Nach der Gewalt in Charlottesville haben Menschen in den sozialen Medien angefangen zu versuchen, die Identitäten der Marschteilnehmer herauszufinden. Ein Mann ist infolge dessen arbeitslos geworden. Welchen Einfluss haben solche Aktionen auf rechte Bewegungen?

Sie werden weiter in die Höhle getrieben, in der sie sich eh schon befinden. Ich kenne niemanden, der seinen rassistischen Überzeugungen abgeschworen hat, weil man ihm ins Gesicht geschlagen hat oder er gefeuert wurde. Ich halte es für sehr wichtig, sich Rassismus in den Weg zu stellen und dass wir als Gesellschaft uns für das einsetzen müssen, was richtig ist.

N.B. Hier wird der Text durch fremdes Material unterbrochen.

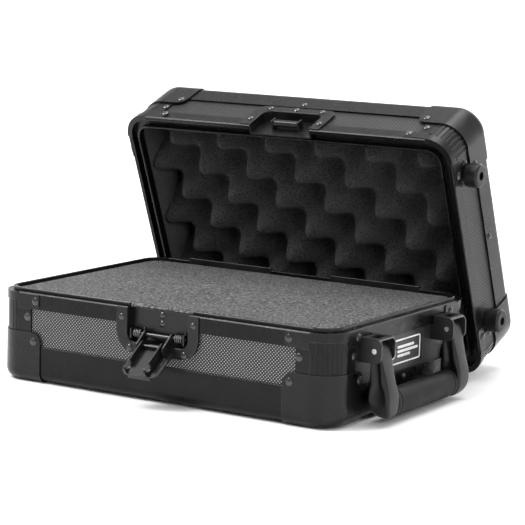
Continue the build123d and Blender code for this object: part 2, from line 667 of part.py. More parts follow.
def lid_lining():
    """Thin lining on the lid's inner walls between the foam and the rim rail."""
    w = HALF_W - WALL - FIT
    d = HALF_D - WALL - FIT
    z0 = LID_HEIGHT - LID_FOAM_BELOW + FIT
    z1 = LID_HEIGHT - TOP_RAIL - FIT
    r = CORNER_RADIUS - WALL - FIT
    inside = upright(-w + 1.5, w - 1.5, -d + 1.5, d - 1.5, z0 - 1, z1 + 1, r - 1.5)
    ring = upright(-w, w, -d, d, z0, z1, r) - inside
    s = DISH_SHEET + 0.5
    return ring - bar(-POCKET_HALF - s, POCKET_HALF + s, HALF_D - POCKET_DEPTH - s, HALF_D,
                      LID_HEIGHT - POCKET_BELOW - s, LID_HEIGHT)


def catch_roller():
    """Bar in the lid's dish that the latch pulls on, in the shut position."""
    y, z = lever_point(ROLLER_UP, ROLLER_IN)
    return rod(ROLLER_R, -ROLLER_HALF, ROLLER_HALF, y, z)


def catch_ears():
    """Two ears that hold the catch roller, in the shut position."""
    y, z = lever_point(ROLLER_UP, ROLLER_IN)
    back = -HALF_D + POCKET_DEPTH
    ears = []
    for sign in (-1, 1):
        x0, x1 = sorted((sign * ROLLER_HALF, sign * (ROLLER_HALF + 2.0)))
        ears.append(bar(x0, x1, y - 4.5, back, z - 4.5, z + 4.5))
    return ears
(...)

Aber Gewalt oder öffentliches Anprangern – public shaming – sind nicht der Ausweg. Wir dürfen sie nicht weiter wegstoßen, wir müssen sie in die Gesellschaft zurück zu holen.

 

Direkt nach den Ausschreitungen in Charlottesville sprach Präsident Trump von „Gewalt von beiden Seiten“, am Montag hat er dann schließlich die KKK und die Neonazis beim Namen genannt und ihre Taten verurteilt (Anm. d. Red.: Am Mittwoch hat er wiederum seine Aussagen relativiert) . Welche der beiden Aussagen kommt im rechten Kosmos an?

Am Samstag haben sie zumindest seine Rede gefeiert, als er von den vielen verschiedenen Seiten sprach. Er hat die Protestler auf eine Stufe gestellt mit den Neonazis – dabei ist das einfach nicht richtig. Es gab nur eine Gruppe, die gewalttätig war und jemanden umgebracht hat. Wir können nur raten, was in Präsident Trumps Kopf vorgeht.

 

Aber seine Berater wie Steve Bannon und Stephen Miller kokettieren ja offen mit ihrem rechten Umfeld...

…oh ja, er ist umgeben und wird beeinflusst von Menschen, die sehr wohl mit den Rechten verbunden sind. Das ist bekannt. Steve Bannon, Stephen Miller, Sebastian Gorka, sie haben alle Verbindungen zu weißen Nationalisten, Neonazis oder der Alt-Right-Bewegung. Als Trump dann schließlich diese Gruppierungen angeprangert hat, habe ich ihm das nicht so wirklich abgekauft. Auch die rechte Bewegung sieht es wahrscheinlich nicht als Attacke, sondern als etwas das er um des lieben Friedens willen gesagt hat.

 

Wie passt deine Theorie mit den verlorenen Kindern auf der Suche nach Identität mit den extrem erfolgreichen Trump-Beratern zusammen, die es immerhin bis ins Weiße Haus geschafft haben?

Natürlich kommen nicht alle Mitglieder der rechten Bewegung aus kaputten, armen Familien. Steve Bannon und Stephen Miller haben einen Uniabschluss, sind gebildet. Aber nur, weil sie eine gute Ausbildung haben oder aus einer heilen Familie kommen, heißt das nicht, dass dort drunter nicht irgendwo doch eine Zerrissenheit liegt. Scheidung, eine schlechte Beziehung zum Vater, psychische Probleme – das kann alles mögliche sein. Ich habe mich zwei Stunden lang mit Richard Spencer unterhalten, auch er ist gebildet und hat die ganze Zeit versucht, mit mir über seine Ideologie zu reden. Ich drängte das Gespräch dann wieder auf persönliche Dinge. Und schließlich gab auch Spencer zu, dass er sich Anerkennung wünsche. Jeder wird von etwas angetrieben. Aber bei den Rechten kann man es immer auf eine Lücke in deren Leben zurückführen, die sie irgendwie füllen möchten.